— Start of Given information —

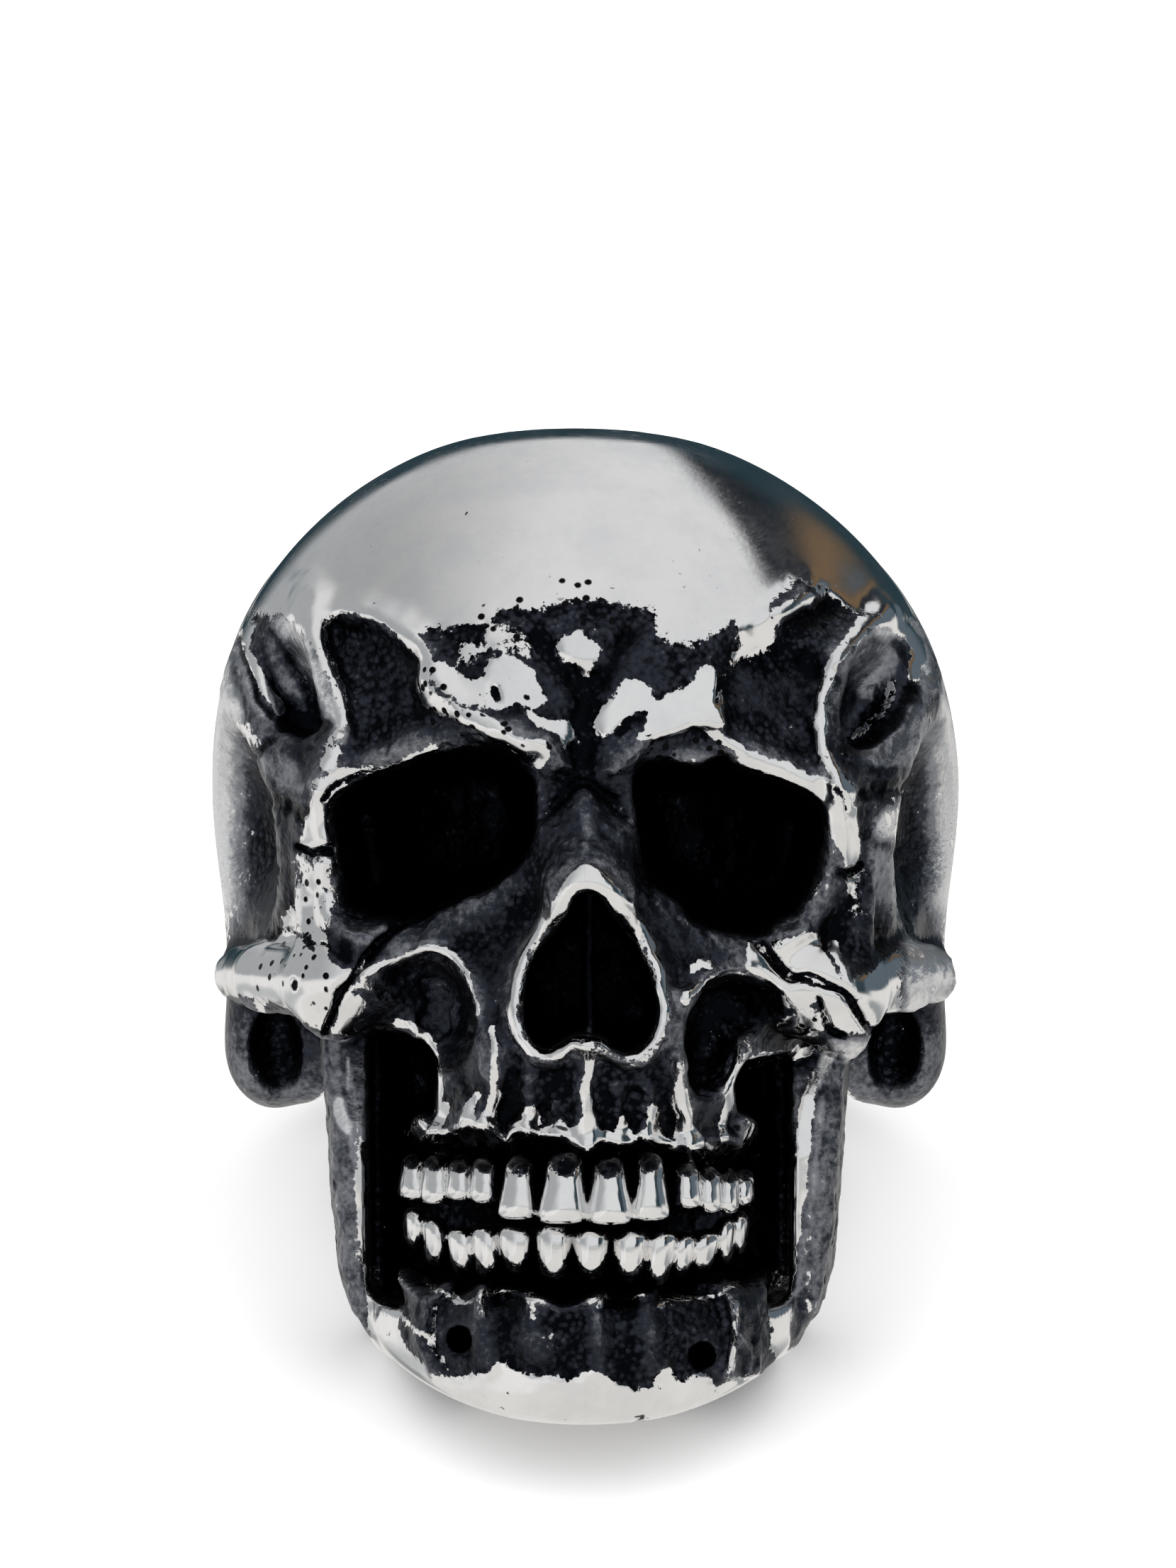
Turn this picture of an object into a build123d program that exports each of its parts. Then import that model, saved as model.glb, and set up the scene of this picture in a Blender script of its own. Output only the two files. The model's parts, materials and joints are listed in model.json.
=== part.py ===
from build123d import *
import math
import os
import numpy as np

# A heavy skull ring, cast in one piece. The skull stands over its chin: x runs to the
# right of the face, y from the face to the back of the finger, z up from the chin.
# The finger's bore lies on the z axis. At the end the ring is laid on its side, as it
# rests on a table: on the two corners of the jaw and the back of the band.

# Sizes, in millimetres
mm = 1.0
finger_bore = 20.6        # across the hole for the finger
band_wall = 2.5           # metal between the finger and the outside at the back
band_width = 9.0          # height of the band at the back
band_rise = 11.7          # from the chin up to the band's lower edge at the back
skull_width = 26.5        # over the temples
skull_height = 34.6       # from the chin to the crown
face_reach = 23.2         # from the bore's axis to the upper front teeth
closing_wall = 1.7        # metal left between the bore and the eyes, nose and mouth
tooth_depth = 3.2         # from a tooth's face to its back
jaw_gap = 0.4             # between the upper and the lower teeth
brow_depth = 0.62         # how far the hollows beside the brows lie back
rim_height = 0.62         # how far the rim of the nose stands out
cell = 0.44               # the finest mesh step, across the teeth

bore_radius = finger_bore / 2
band_outer = bore_radius + band_wall
half = max(skull_width / 2, band_outer)
floor_radius = bore_radius + closing_wall

# Places are shares of the named sizes: across of the skull's half width, forward of the
# face's reach, up of the skull's height. A row for both sides is written for the right.
BOTH, LEFT, RIGHT, MIDDLE = "both", "left", "right", "middle"

# Rounded masses: joined or cut, side, centre (across, forward, up), radii (the same three),
# roll in the face's plane and yaw in plan in degrees, blend in millimetres.
MASSES = [
    ("join", MIDDLE, (0.000, 0.517, 0.592), (0.785, 0.353, 0.202), 0, 0, 1.5),      # upper face
    ("join", MIDDLE, (0.000, 0.569, 0.390), (0.528, 0.371, 0.208), 0, 0, 1.5),      # upper jaw
    ("join", LEFT, (0.604, 0.720, 0.439), (0.174, 0.095, 0.051), -14, 30, 1.0),     # cheek bone
    ("join", RIGHT, (0.604, 0.720, 0.426), (0.174, 0.095, 0.051), -14, 30, 1.0),    # cheek bone
    ("cut", BOTH, (1.004, 0.474, 0.578), (0.242, 0.224, 0.113), 0, 0, 1.5),         # temple
    ("cut", LEFT, (0.780, 0.665, 0.738), (0.086, 0.084, 0.075), -32, 0, 0.9),       # oval hollow
    ("cut", RIGHT, (0.752, 0.675, 0.728), (0.084, 0.084, 0.075), -32, 0, 0.9),      # oval hollow
    ("cut", BOTH, (0.860, 0.474, 0.355), (0.196, 0.198, 0.055), 0, 0, 0.4),         # under the arch
    ("join", BOTH, (0.845, 0.138, 0.364), (0.113, 0.103, 0.066), 0, 0, 0.6),        # lobe
    ("cut", BOTH, (0.830, 0.233, 0.358), (0.068, 0.043, 0.046), 0, 0, 0.4),         # its dish
]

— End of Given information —

* **Task instructions**
Repeat the data above exactly.

* **Exercise answer**
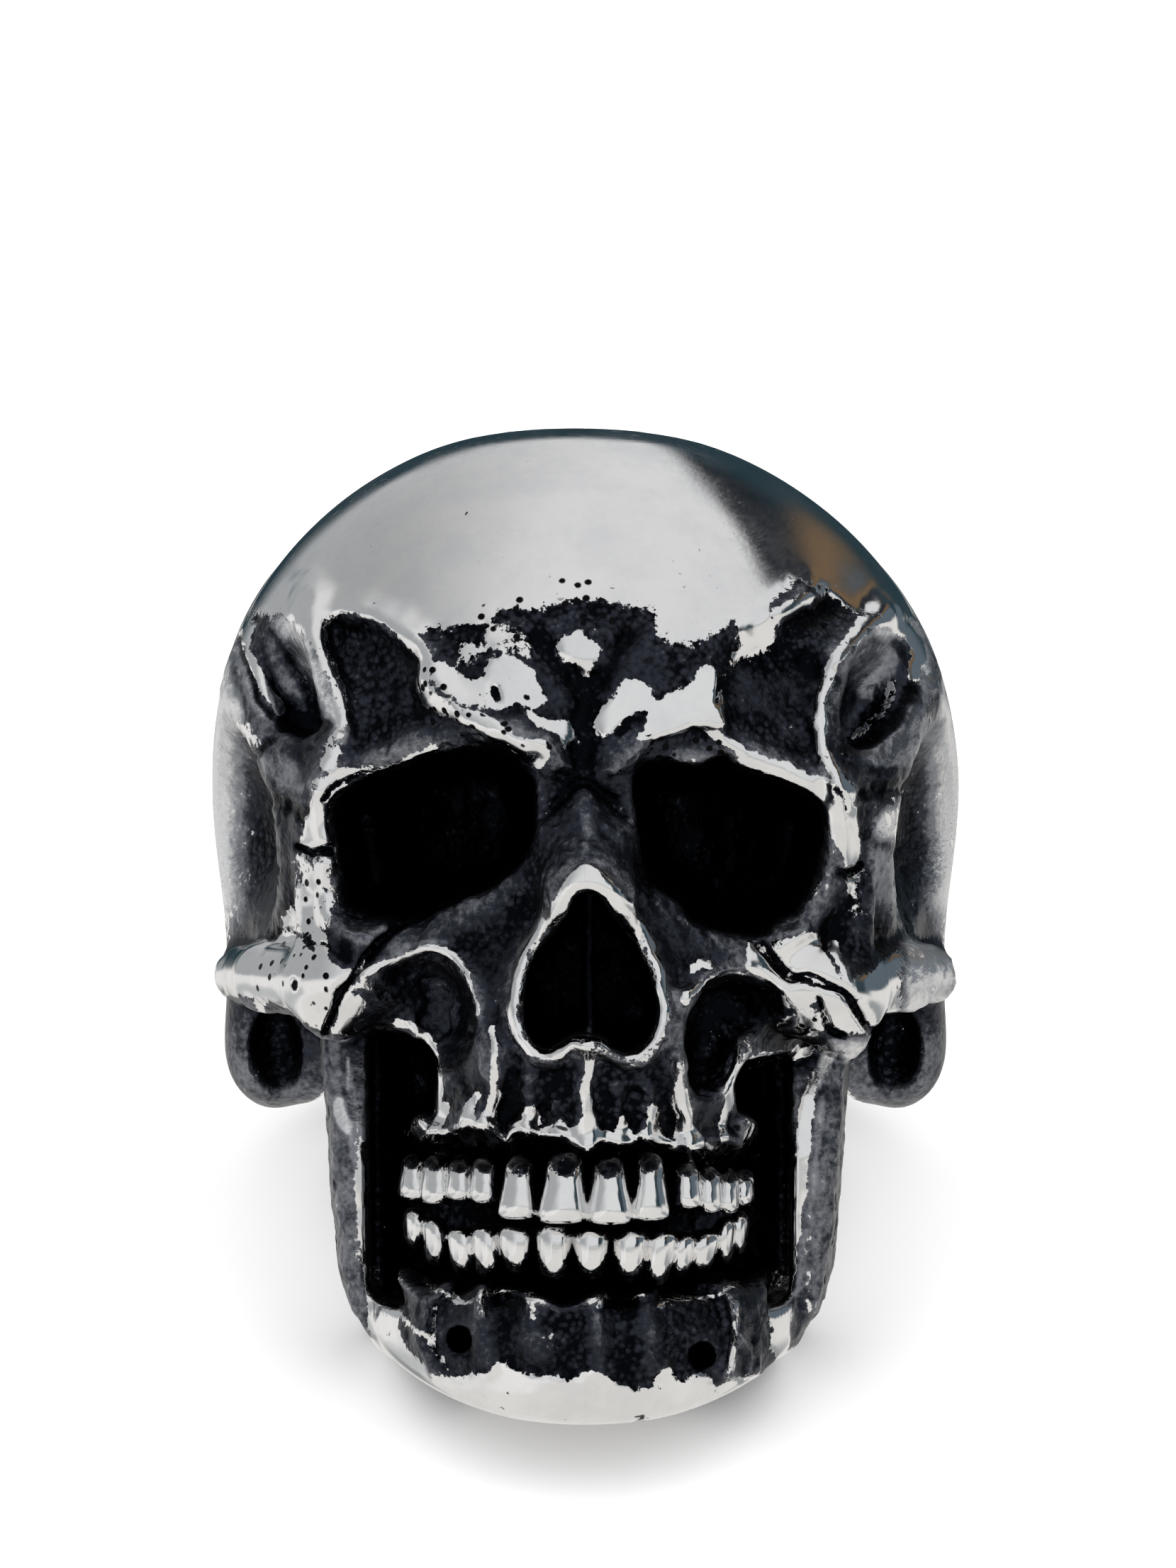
Turn this picture of an object into a build123d program that exports each of its parts. Then import that model, saved as model.glb, and set up the scene of this picture in a Blender script of its own. Output only the two files. The model's parts, materials and joints are listed in model.json.
=== part.py ===
from build123d import *
import math
import os
import numpy as np

# A heavy skull ring, cast in one piece. The skull stands over its chin: x runs to the
# right of the face, y from the face to the back of the finger, z up from the chin.
# The finger's bore lies on the z axis. At the end the ring is laid on its side, as it
# rests on a table: on the two corners of the jaw and the back of the band.

# Sizes, in millimetres
mm = 1.0
finger_bore = 20.6        # across the hole for the finger
band_wall = 2.5           # metal between the finger and the outside at the back
band_width = 9.0          # height of the band at the back
band_rise = 11.7          # from the chin up to the band's lower edge at the back
skull_width = 26.5        # over the temples
skull_height = 34.6       # from the chin to the crown
face_reach = 23.2         # from the bore's axis to the upper front teeth
closing_wall = 1.7        # metal left between the bore and the eyes, nose and mouth
tooth_depth = 3.2         # from a tooth's face to its back
jaw_gap = 0.4             # between the upper and the lower teeth
brow_depth = 0.62         # how far the hollows beside the brows lie back
rim_height = 0.62         # how far the rim of the nose stands out
cell = 0.44               # the finest mesh step, across the teeth

bore_radius = finger_bore / 2
band_outer = bore_radius + band_wall
half = max(skull_width / 2, band_outer)
floor_radius = bore_radius + closing_wall

# Places are shares of the named sizes: across of the skull's half width, forward of the
# face's reach, up of the skull's height. A row for both sides is written for the right.
BOTH, LEFT, RIGHT, MIDDLE = "both", "left", "right", "middle"

# Rounded masses: joined or cut, side, centre (across, forward, up), radii (the same three),
# roll in the face's plane and yaw in plan in degrees, blend in millimetres.
MASSES = [
    ("join", MIDDLE, (0.000, 0.517, 0.592), (0.785, 0.353, 0.202), 0, 0, 1.5),      # upper face
    ("join", MIDDLE, (0.000, 0.569, 0.390), (0.528, 0.371, 0.208), 0, 0, 1.5),      # upper jaw
    ("join", LEFT, (0.604, 0.720, 0.439), (0.174, 0.095, 0.051), -14, 30, 1.0),     # cheek bone
    ("join", RIGHT, (0.604, 0.720, 0.426), (0.174, 0.095, 0.051), -14, 30, 1.0),    # cheek bone
    ("cut", BOTH, (1.004, 0.474, 0.578), (0.242, 0.224, 0.113), 0, 0, 1.5),         # temple
    ("cut", LEFT, (0.780, 0.665, 0.738), (0.086, 0.084, 0.075), -32, 0, 0.9),       # oval hollow
    ("cut", RIGHT, (0.752, 0.675, 0.728), (0.084, 0.084, 0.075), -32, 0, 0.9),      # oval hollow
    ("cut", BOTH, (0.860, 0.474, 0.355), (0.196, 0.198, 0.055), 0, 0, 0.4),         # under the arch
    ("join", BOTH, (0.845, 0.138, 0.364), (0.113, 0.103, 0.066), 0, 0, 0.6),        # lobe
    ("cut", BOTH, (0.830, 0.233, 0.358), (0.068, 0.043, 0.046), 0, 0, 0.4),         # its dish
]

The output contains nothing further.